The March/April 2020 issues of Asimov’s Science Fiction and The Magazine of Fantasy and Science Fiction
Covers by John Picacio and Mondolithic Studios
I’ve always liked big-idea fiction. That’s the stuff whose premise is so mind-boggling that even if I forget the characters and plot, I keep thinking about the story’s implications.
H.P. Lovecraft struck me that way. I started reading him in my 20s, and once I got past the prose (I used to think of him as Edgar Allen Poe on steroids and methamphetamines), the big ideas behind his stories weaseled their way into my head. Imagine the universe we know as a thin veneer over a cauldron of omnipotent indifference. Brrr! Lovecraft’s creation encouraged me to picture every cave as endless, and every unfathomable shadow at night to be a part of the pupil of a great old one’s eye, staring.

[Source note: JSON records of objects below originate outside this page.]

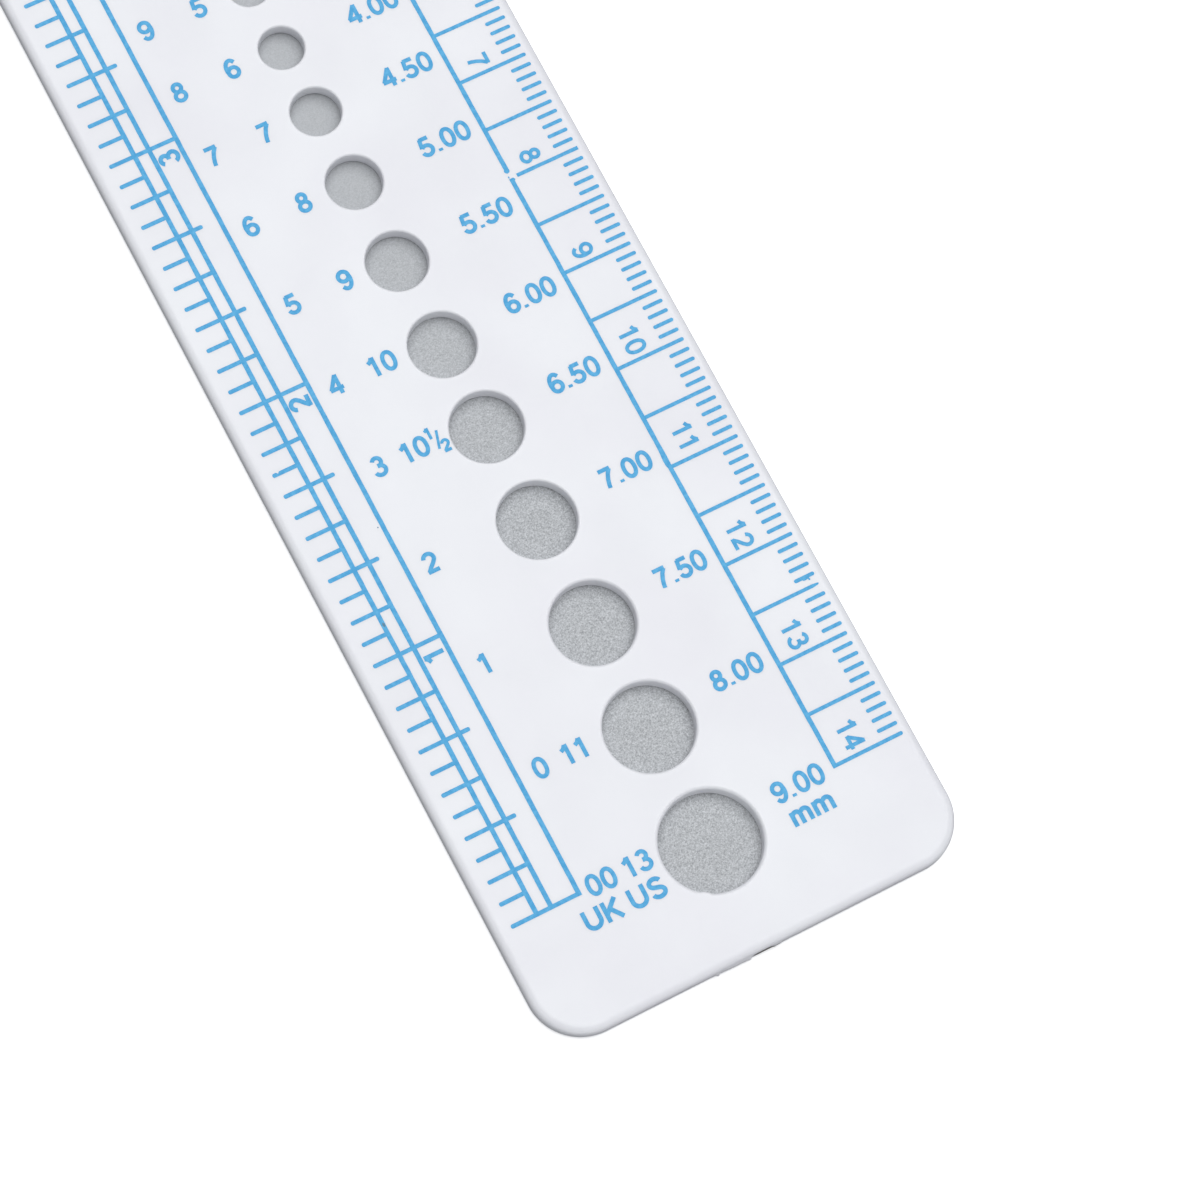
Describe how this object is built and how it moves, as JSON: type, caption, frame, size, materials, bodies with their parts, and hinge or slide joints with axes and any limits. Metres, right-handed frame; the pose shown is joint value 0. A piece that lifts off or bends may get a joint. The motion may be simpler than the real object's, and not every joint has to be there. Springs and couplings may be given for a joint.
{
  "type": "knitting needle gauge",
  "caption": "Flat white plastic plate with rounded corners and a row of graduated round holes for sizing knitting needles, with printed length scales.",
  "frame": {"origin": "middle of the underside of the plate", "axes": "+Y along the plate from the widest hole to the narrowest, +X across it towards the centimetre scale, +Z out of the printed face"},
  "size_m": [0.0406, 0.1628, 0.0015],
  "materials": {
    "plastic": "satin moulded white",
    "ink": "screen-printed light blue ink"
  },
  "bodies": {
    "root": {"gauge_plate": "plastic"}
  },
  "joints": []
}
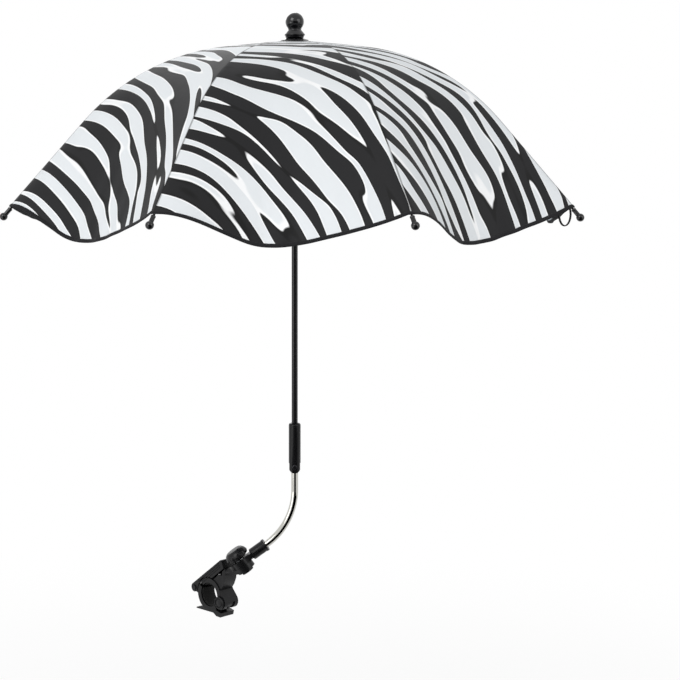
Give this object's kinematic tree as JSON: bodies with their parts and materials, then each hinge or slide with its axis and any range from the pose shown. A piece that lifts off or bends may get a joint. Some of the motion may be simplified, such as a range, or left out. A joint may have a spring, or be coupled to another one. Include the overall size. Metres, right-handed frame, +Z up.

Other writers did a similar trick. Edgar Rice Burroughs gave me ancient civilizations of strange creatures on Mars (and the ability of get there if my desire was as strong as John Carter’s); Larry Niven built a ring structure around a planet so vast that it contained three million times the area of Earth; Alfred Bester imagined personal-teleportation so powerful that “the stars, my destination” was practical, not aspirational; and Douglas Adams relegated Earth to a role so small that it is destroyed to make way for a hyper-spatial express route.
See? Big ideas.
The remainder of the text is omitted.